Dominic King noted that Liverpool have now lost 20 matches this season and described Aston Villa’s victory as one where “the scoreline flattered last year’s champions.”
For Liverpool supporters, that observation cuts deep. The club’s decline has not been subtle. There have been repeated collapses, defensive chaos and performances lacking the aggression and intensity that once defined them.
Salah’s criticism sharpened that debate. His reference to Liverpool becoming “the heavy metal attacking team that opponents fear” was a clear nod to Klopp’s philosophy.
He continued: “That is the football I know how to play and that is the identity that needs to be recovered and kept for good. It cannot be negotiable and everyone that joins this club should adapt to it.”
Those remarks place Slot in an uncomfortable position. Salah is effectively arguing that Liverpool’s traditional approach has been abandoned and that the current direction does not suit the club’s elite players.
The fact that Curtis Jones reportedly “liked” Salah’s Instagram post only fuelled speculation about unrest inside the dressing room.
Liverpool supporters have always accepted setbacks when they can see commitment and clarity of purpose. What they struggle to tolerate is uncertainty.
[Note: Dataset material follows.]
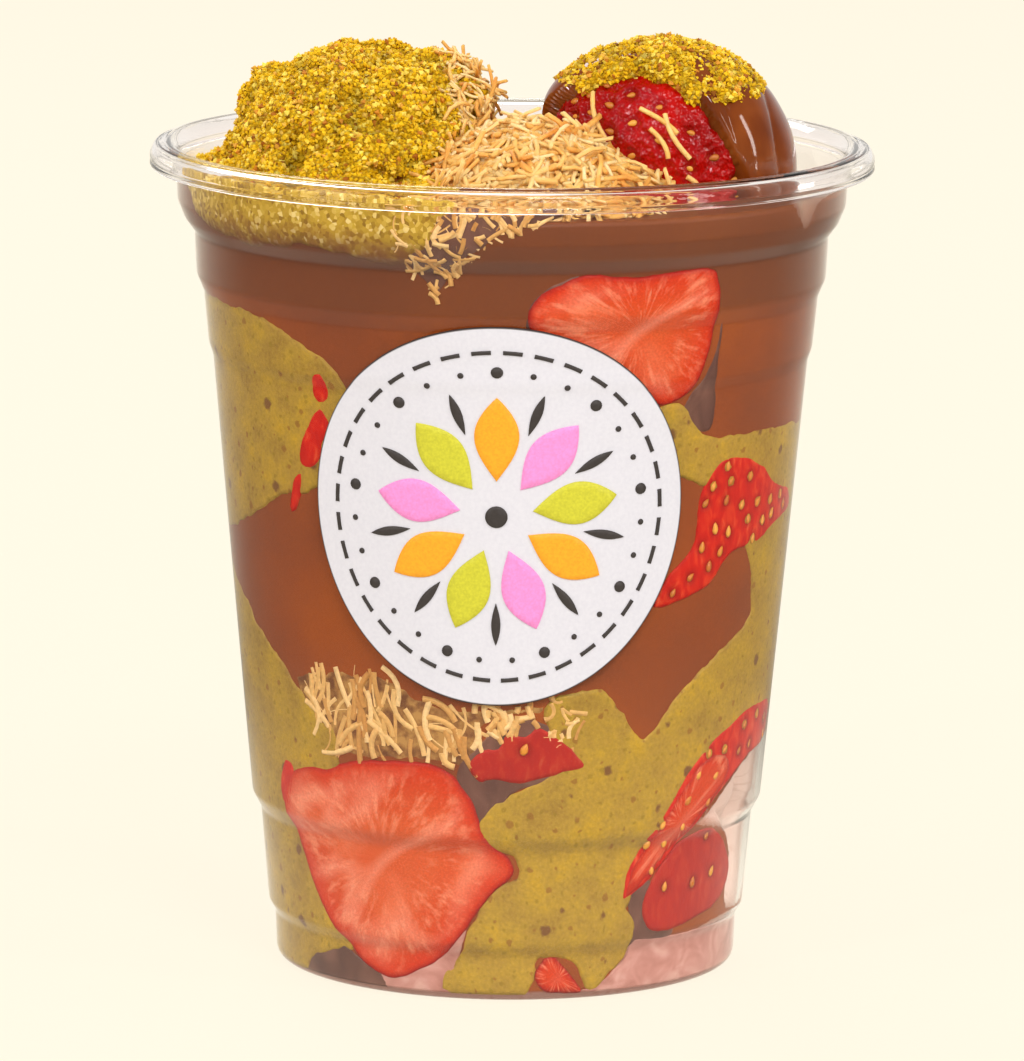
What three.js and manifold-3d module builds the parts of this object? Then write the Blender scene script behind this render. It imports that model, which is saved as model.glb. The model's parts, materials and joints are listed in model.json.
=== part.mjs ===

Salah’s statement struck a chord because it reflected fears already spreading through the fanbase. The pressing intensity has faded. Defensive vulnerability has become commonplace. The attack no longer carries the same fear factor.
Dominic King wrote that Salah’s relationship with Slot has deteriorated significantly over the course of the season. He referenced the earlier dispute following Liverpool’s 3-3 draw with Leeds, when Salah accused Slot of “throwing me under the bus” after being dropped.
That history matters because it suggests these tensions are not new. They have been simmering for months.
Slot attempted to defend himself earlier this month when responding to suggestions standards had slipped. According to King, the Liverpool head coach was “clearly affronted” by claims regarding the culture inside the club.
Yet Salah’s comments indicate that at least some senior figures inside the dressing room remain unconvinced.
The Egyptian’s influence cannot be overstated. He is not simply another player voicing frustration. He is one of Liverpool’s defining modern icons and a figure supporters instinctively trust.
Liverpool now head into the closing stages of the campaign with pressure mounting around Slot from every angle.
Results have deteriorated. Performances have regressed. Now public criticism from Salah has created another storm.
There is also the emotional context surrounding Salah’s impending departure after nine extraordinary years at the club. His words carry additional weight because supporters know he understands what elite Liverpool standards should look like.
When Salah says “winning some games here and there is not what Liverpool should be about”, he is articulating a philosophy deeply embedded within the club’s modern history.
For Slot, the challenge is now enormous. He must rebuild confidence, restore tactical coherence and prove he can reconnect Liverpool with the identity supporters demand.
Otherwise, Salah’s warning about Liverpool “crumbling” may become the defining description of this troubled era.